How do you get the word out about your business?
My online store is an Etsy shop and I think a lot of my customers find me by searching Etsy or else they find me through my blog. In my local area I have gotten some publicity by donating baskets of toys to local charity auctions, by doing some craft fairs, and by selling soft toys in local shops. Currently I have some toys for sale at Magpie in Davis Square in Somerville. I also participated in two soft toy group shows, Plush You II and in Morphe II, this year which was really exciting and a lot of fun. The reality is, though, that I can't advertise too much because let's face it, nap time is only so long and I am a one woman show here.

Where do you see your business in 5 years?

I love the think about where While She Naps will be in 5 years. I hope that I will still be making original dolls and soft toys and I hope that they will be even more finely made with that added five years of sewing experience behind me. I have my first solo show coming up in March at the Wellesley Free Library and I would love to do more gallery shows in the years to come. And I am teaching a soft toy making class this winter at the local recreation center. I am hoping that in five years I will be teaching toy making classes on a regular basis, perhaps at a facility that is set up for sewing classes. And, of course, I hope that my blog is still alive and well.

What has been most important lesson you've learned about owning a business?

Do your own thing. I have gone through periods in which I have tried to create toys because I thought they would sell well and this just doesn't work for me. I find it best to make things that please me and just bet on them pleasing other people, too.


Where do you get inspiration for your projects?

I often will take a commercially manufactured soft toy and examine how it is made, where the seams are and where the darts are, and try to incorporate aspects of its construction into my own toys. I also clip images of toys from magazines and catalogues and tape them into my journal. I like to flip through the pages and use the images as jumping off points for sketches of new toys. And often times fabric will serve as inspiration for me. I will get a hold of a piece of fabric that suggests something to me - a lizard or a giraffe or even a doll dress - and start sketching right away.

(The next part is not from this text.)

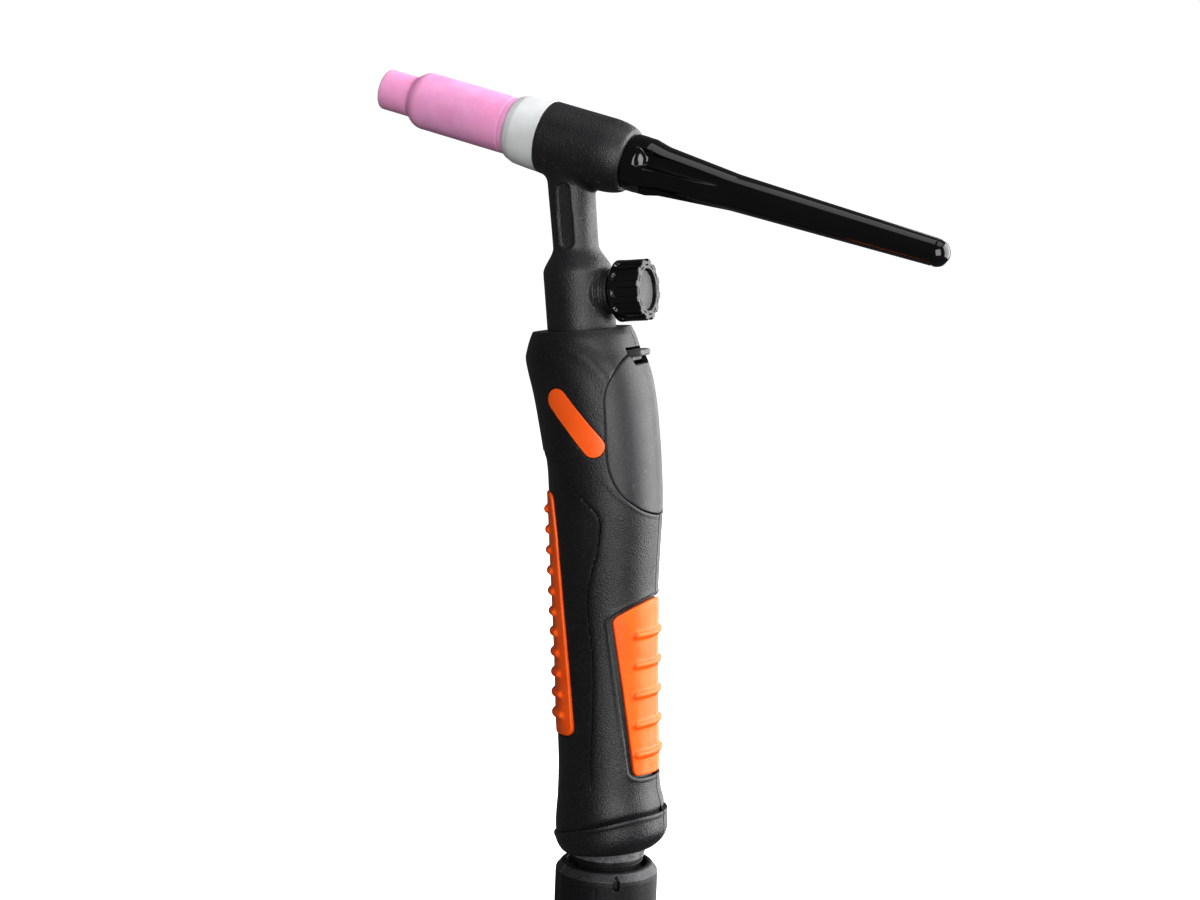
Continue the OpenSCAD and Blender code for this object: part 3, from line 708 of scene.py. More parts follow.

Which of the tools you use is your favorite?

My favorite tool is my surgical forceps. I have three sets of forceps - a big 8" one for stuffing large body parts, a small straight one and a small curved one for stuffing limbs. I use my forceps so much that I have a callus on the middle finger of my right hand where they rub up against my skin. Forceps are great for turning tiny body parts, for clamping seams together while I sew, for pulling out basting stitches. I couldn't do what I do half as well without them.


What keeps you motivated?

Reading other crafty blogs is a huge help. Whenever I feel unmotivated I sit down and scroll through the blogs of all those fantastic women out there who sew soft toys and right away I feel renewed to get back into the studio and come up with something new. People often ask me how I find the time to make toys with two babies at home. I find the time by making time to sew every day because if I didn't I would go crazy. I need to sew and draw and create in order to keep my mind going and to give me something to think about during the day. It is like an escape for me.


What advice would you give to someone starting a creative business?

Number one - get a blog. The blog for me is like school. I always always did my homework when I was in school and the blog serves the same function. It makes me accountable to myself and it motivates me to finish projects that I start even if I'm not sure I will like the finished product. It helps me so much to write about my projects and to reflect on them and, of course, to get feedback from readers.



*****
Little Extras

Can you recommend a good book or great music?
Right now I'm reading Bleak House by Charles Dickens. Generally, I can't recommend much to you because I am totally and completely out of touch with pop culture.


Who is your favorite indie designer/artist?

I have a lot of favorites, but I think
Lisa Congdon is perhaps my favorite. Lisa has a great spirit and a wonderful attitude toward living a creative life and doing your own thing. I love to read her web log and I love her work. I have one of her mod birds and it is a prized possession.

What’s the best gift you’ve ever received?

When I was 13 I received some money as gifts for my Bat Mitzvah and bought a sewing machine, my Bernette 330, which I still use. She has been repaired just once and has held up incredibly well (even when I moved 9 times in 9 years!).


What’s your definition of a perfect day?

Great food with no dishes to clean. Sleeping late (I haven't slept past 6:45 am in two and a half years). Sewing without interruption. Spending time with each of my family members individually with nothing competing for our attention. Warm sunshine - it is seriously too cold for me here in New England.

Thank you Abby!!


1 comments:

Violette Crumble said...

Your blog is one that has recently inspired me to begin one for the very purposes you mentioned. Thanks, & keep making those wonderful critters.